We never pushed him to take lessons. In fact, I wouldn’t let him until he promised he’d actually listen to his teacher, actually do the homework, and actually put in the practice time. “It’s not just about playing songs,” I said, “it’s about being willing to learn.”
Last year, he finally asked us if he could begin lessons. We made him sign a contract (“I will not roll my eyes or sigh heavily when I have to do my homework,” etc). After whizzing through one year and five levels of piano books, comfortably playing complex musical scores by Hans Zimmer, and being told by his very talented first teacher that he’s no longer able to continue working with our child because our child has already surpassed his teaching capabilities, I’m now holding a very delicate world in balance.
I don’t want the terms “prodigy,” “gifted,” “special,” or anything in that vein to be applied to him. It’s too much pressure. I know he was born with this talent, but there’s a lot of living left to do for a nine year-old and I don’t think it’s fair to burden him with external expectations. Is he amazing? Yep. But he’s my kid, so I’d think he was awesome if he could only pluck out “Mary Had a Little Lamb” with his index finger on a toy piano. But I don’t tell him he’s special. I don’t tell him he’s the best. I tell him I’m proud of all the hard work he’s put into learning this instrument. I tell him I’m happy to see how much he practices, even though it’s tough work sitting up tall and holding his arms properly. I tell him things, to borrow a phrase from my dad, that he can take to the bank.

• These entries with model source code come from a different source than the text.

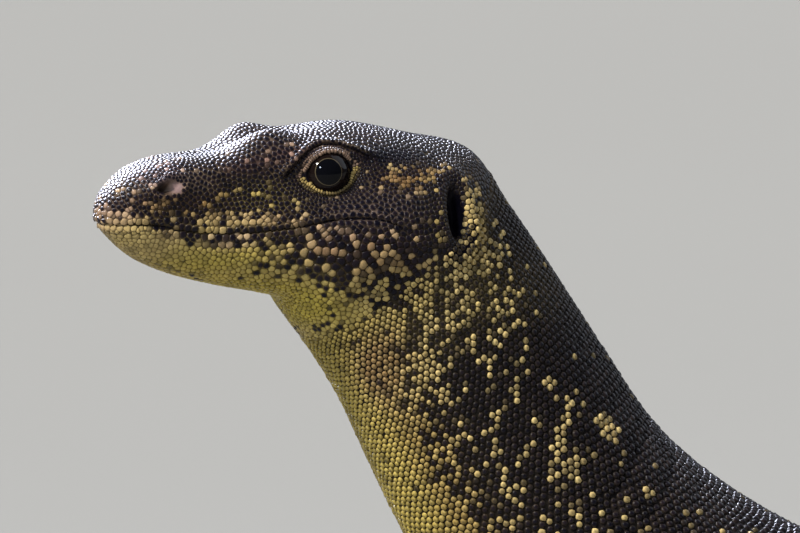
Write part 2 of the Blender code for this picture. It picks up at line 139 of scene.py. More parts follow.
EYE_AT, EYE_RADIUS = np.array((69.0, 13.3, 275.6)), 8.0
EAR_AT, EAR_REACH, EAR_DEPTH = np.array((108.4, 27, 262.0)), (4.4, 8.8), 5.4
NOSTRIL_AT, NOSTRIL_REACH, NOSTRIL_DEPTH = np.array((18.5, 12.5, 274.6)), (4.4, 2.3), 2.4
NOSTRIL_TILT = math.radians(14)
MOUTH = np.array([  # the line of the closed mouth: back and up
    (-5, 262.8), (12, 263.4), (27, 260.4), (39, 259.6), (54, 260.6), (72, 263.2), (84, 261.6), (90, 258.6),
], float)

# Legs: points of the middle line as back, left and up, then the half width and half thickness. Millimetres.
FORE_LEFT = [
    (200, 18, 106, 20, 19), (206, 44, 100, 19.5, 19), (216, 63, 88, 16, 16), (223, 80, 72, 13, 13),
    (214, 90, 50, 13.5, 12.5), (201, 97, 26, 9, 9.5), (190, 101, 10, 11.5, 8), (178, 104, 4.7, 14.5, 6.3),
    (166, 107, 3.8, 12, 5.0),
]
FORE_RIGHT = [
    (204, 18, 104, 20, 19), (214, 44, 96, 19.5, 19), (230, 62, 84, 16, 16), (243, 78, 70, 13, 13),
    (240, 88, 48, 13.5, 12.5), (232, 97, 25, 9, 9.5), (222, 103, 10, 11.5, 8), (211, 108, 4.7, 14.5, 6.3),
    (200, 113, 3.8, 12, 5.0),
]
HIND_LEFT = [
    (548, 12, 72, 23, 22), (545, 40, 70, 22.5, 21), (532, 66, 68, 20, 19), (517, 92, 64, 15.5, 15),
    (532, 108, 44, 16, 14.5), (552, 120, 22, 10, 10), (548, 128, 9, 12.5, 8), (533, 135, 4.8, 15, 6.5),
    (518, 141, 3.8, 13, 5.0),
]
HIND_RIGHT = [
    (552, 12, 70, 23, 22), (556, 40, 68, 22.5, 21), (552, 66, 66, 20, 19), (544, 92, 62, 15.5, 15),
    (564, 106, 42, 16, 14.5), (590, 116, 22, 10, 10), (590, 124, 9, 12.5, 8), (576, 134, 4.8, 15, 6.5),
    (562, 143, 3.8, 13, 5.0),
]
FORE_TOES = ((17, 25, 30, 29, 20), (-46, -21, 2, 24, 52))
HIND_TOES = ((18, 27, 36, 43, 27), (-44, -24, -6, 13, 50))
LEGS = {  # name: side (+1 left), its line, the toes' lengths, and the angle of each toe from the foot's line
    "fore_left": (1, FORE_LEFT, *FORE_TOES),
    "fore_right": (-1, FORE_RIGHT, *FORE_TOES),
    "hind_left": (1, HIND_LEFT, *HIND_TOES),
    "hind_right": (-1, HIND_RIGHT, *HIND_TOES),
}
LEG_FINE = 8  # steps of a leg's smooth line between two of its points
TOE_RADII = (4.6, 4.2, 3.6, 3.0)
TOE_STEP = 4.6  # from toe to toe across the foot
TOE_SETBACK, TOE_STAGGER, OUTER_SETBACK = 0.28, 0.1, 0.95  # how far behind the front they start, in palms
CLAW_LENGTH, CLAW_RADIUS, CLAW_POINT, CLAW_ARCH, CLAW_DROP = 13.0, 2.2, 0.12, 2.0, 1.5


# ---------------------------------------------------------------- small sums

def smooth(knots, rows, at):
    """Rows of values read along a smooth curve through them."""
    slopes = np.gradient(rows, knots, axis=0)
    i = np.clip(np.searchsorted(knots, at, side="right") - 1, 0, len(knots) - 2)
    step = knots[i + 1] - knots[i]
    u = ((at - knots[i]) / step)[:, None]
    step = step[:, None]
    return (
        rows[i] * (2 * u**3 - 3 * u**2 + 1) + slopes[i] * step * (u**3 - 2 * u**2 + u)
        + rows[i + 1] * (3 * u**2 - 2 * u**3) + slopes[i + 1] * step * (u**3 - u**2)
    )


def unit(vectors):
    return vectors / np.maximum(np.linalg.norm(vectors, axis=-1, keepdims=True), 1e-12)


def dot(a, b):
    return (a * b).sum(axis=-1)


def ease(low, high, at):
    """0 below low and 1 above high, with a smooth step between."""
    share = np.clip((at - low) / (high - low), 0, 1)
    return share * share * (3 - 2 * share)


def bell(at, middle, width):
    """1 at the middle, falling off on both sides by its width."""
    return np.exp(-(((at - middle) / width) ** 2))


def columns(*values):
    """Values side by side as columns, a single number repeated down its own."""
    return np.stack(np.broadcast_arrays(*values), axis=1)


def mirrored(points, side):
    """Points with their left and right swapped where the side is -1."""
    return points * np.stack([np.ones_like(side), side, np.ones_like(side)], axis=-1)


def left_half(points):
    """Straight-body points with those on the right mirrored to the left, and each one's side, 1 or -1."""
    side = np.where(points[:, 1] < 0, -1.0, 1.0)
    return mirrored(points, side), side


def patch(points, centre, reach):
    """A soft round patch: 1 at its centre, falling off at its reach on each axis, on both sides alike."""
    away = (left_half(points)[0] - centre) / reach
    return np.exp(-(away**2).sum(axis=1))


def full_turn(count):
    """Evenly spaced angles all the way round."""
    return np.arange(count) * 2 * math.pi / count


def distances(line):
    """How far along a line of points each of them is."""
    return np.concatenate([[0], np.cumsum(np.linalg.norm(np.diff(line, axis=0), axis=1))])


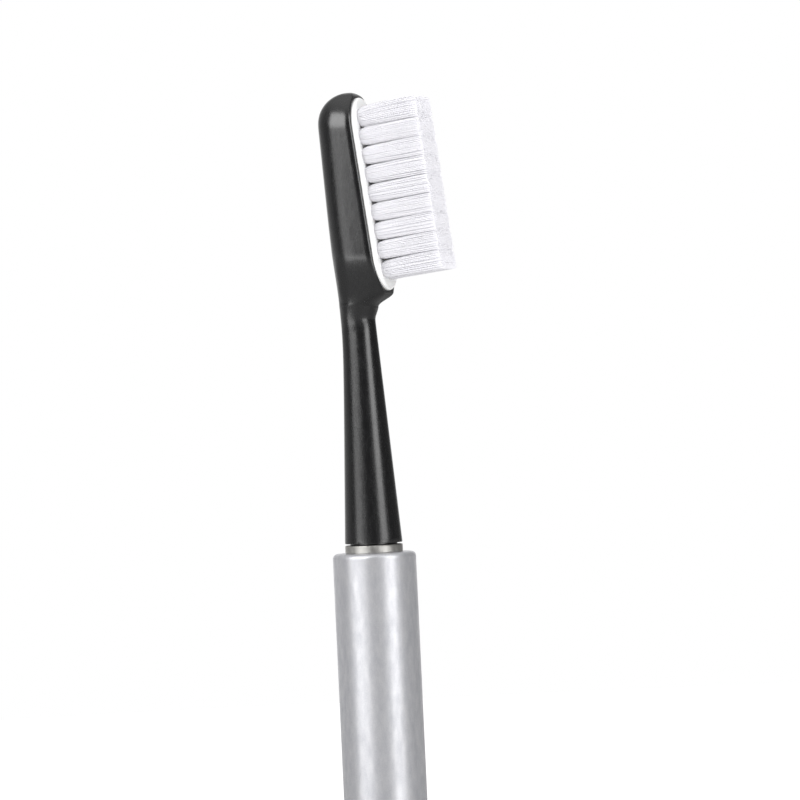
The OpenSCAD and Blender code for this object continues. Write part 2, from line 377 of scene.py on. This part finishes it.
# The back's round edges are a little longer and squarer here than in the solid, which makes the
# flat side run softly into them; 2 is an ellipse
BACK_ROUND_X = 4.9
BACK_ROUND_Y = 5.3
BACK_POWER = 2.5
# The least that stays of a side between two round edges
LEAST_SIDE = 0.05

# The pocket in the face, and the rim that is left round it at the sides, the tip and the chin
RIM_W = 0.6
TIP_RIM = 0.8
CHIN_RIM = 1.5
POCKET_DEPTH = 1.7
POCKET_EDGE = 0.07

FOOT_Z = SEAT_Z + FOOT_GAP
WAIST_Z = SEAT_Z + WAIST_H
CHIN_Z = WAIST_Z + CHIN_RISE
POCKET_LOW = CHIN_Z + CHIN_RIM
POCKET_HIGH = TIP_Z - TIP_RIM
POCKET_MID = (POCKET_LOW + POCKET_HIGH) / 2
POCKET_L = (POCKET_HIGH - POCKET_LOW) / math.cos(FACE_LEAN)
POCKET_W = HEAD_W - 2 * RIM_W

# Heights between which the outline passes from the neck's to the head's: the face at the chin,
# the width at the shoulder, and the round edges in front and at the back
END_LOW = POCKET_LOW + POCKET_W / 2
CHIN_START = CHIN_Z - 0.7
CHIN_END = CHIN_Z + 1.2
SHOULDER_LOW = WAIST_Z - 1.5
SHOULDER_HIGH = END_LOW + 0.8
EDGES_END = END_LOW - 2.2
BACK_EDGES_END = END_LOW + 7
TIP_START = TIP_Z - HEAD_W / 2


def step(start, end, z):
    """0 up to the start, 1 from the end on, and a smooth rise between them."""
    t = min(1, max(0, (z - start) / (end - start)))
    return t * t * (3 - 2 * t)


def mix(a, b, t):
    return a + (b - a) * t


def soft_min(a, b, k):
    """The smaller of two values, with a round transition of about k where they meet."""
    return (a + b - math.hypot(a - b, k)) / 2


def neck_share(z):
    return (z - FOOT_Z) / (WAIST_Z - FOOT_Z)


def neck_r(z):
    return mix(NECK_FOOT_D, WAIST_D, neck_share(z)) / 2


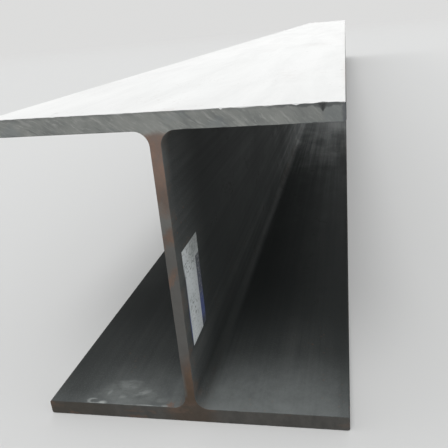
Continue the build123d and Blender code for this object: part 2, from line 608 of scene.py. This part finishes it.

I’ll still always make him sign no-eye-rolling contracts, though, because I’m his mother and that’s my job.
September 26th, 2013
September 6th, 2013
Many of you who follow the mkc photography Facebook page know I’ve spent the summer getting ready for (then exhibiting at, then coming home and making art to fill orders from) NY NOW. Many of you also asked what the heck it’s all about, so here is my attempt to summarize this crazy sole-proprietor-of-a-small-business whirlwind for you with a few photographs shot with a very unprofessional iPad. Hey, don’t judge…there was not one single spare inch left in the car to pack my trusty Nikon.
(For bonus witty commentary, feel free to mouse over the following photos. Actually, I can’t promise that it’s really all that witty. Or much of a bonus. But feel free nonetheless.)
Step #1: Ask your children for help redesigning your 8×10 booth space for the summer NY NOW show. Try not to laugh when they hand you a perfectly scaled, yet oddly colorful rendition of that booth, complete with Lego mom who has better hair than real mom. And Lego heads. Because no booth would complete without them.
Step #2: Insert every item necessary to build the above booth (minus Lego heads) into the car. Okay, so there was probably enough room to squeeze my camera right into that spot behind my head on the left. But I didn’t.
Step #3: Drive to NYC. Or, rather, have husband drive to NYC while taking annoying iPad photographs along the way.
Step #4: Arrive at the Javits Convention Center and begin glamorous job of unpacking car.
Step #5: Start setting up booth. Try not to cry when you look at clock and realize it’s taken you 1.3 hours just to get this far. Go get more coffee. Get yelled at by three union guys for trying to install your own lights on their turf.
Step #6: Seven hours, three cups of coffee, two tired people, and one dozen roses later, the booth is complete. Time for dinner in the city!
Step #7: Spend 10 hours every day for the next four days in this 80 ft. space. Meet a TON of gallery and boutique owners, members of the press, and fantastic artist neighbors. Write orders with really wonderful stores and realize your work is now in nearly 50 stores across two continents. Also realize you won’t be sleeping very much once you get back home to the studio…time to make some art, people!
In closing, I’d just like to say that my two children managed to get pretty close with that Lego model, didn’t they? They’re hired.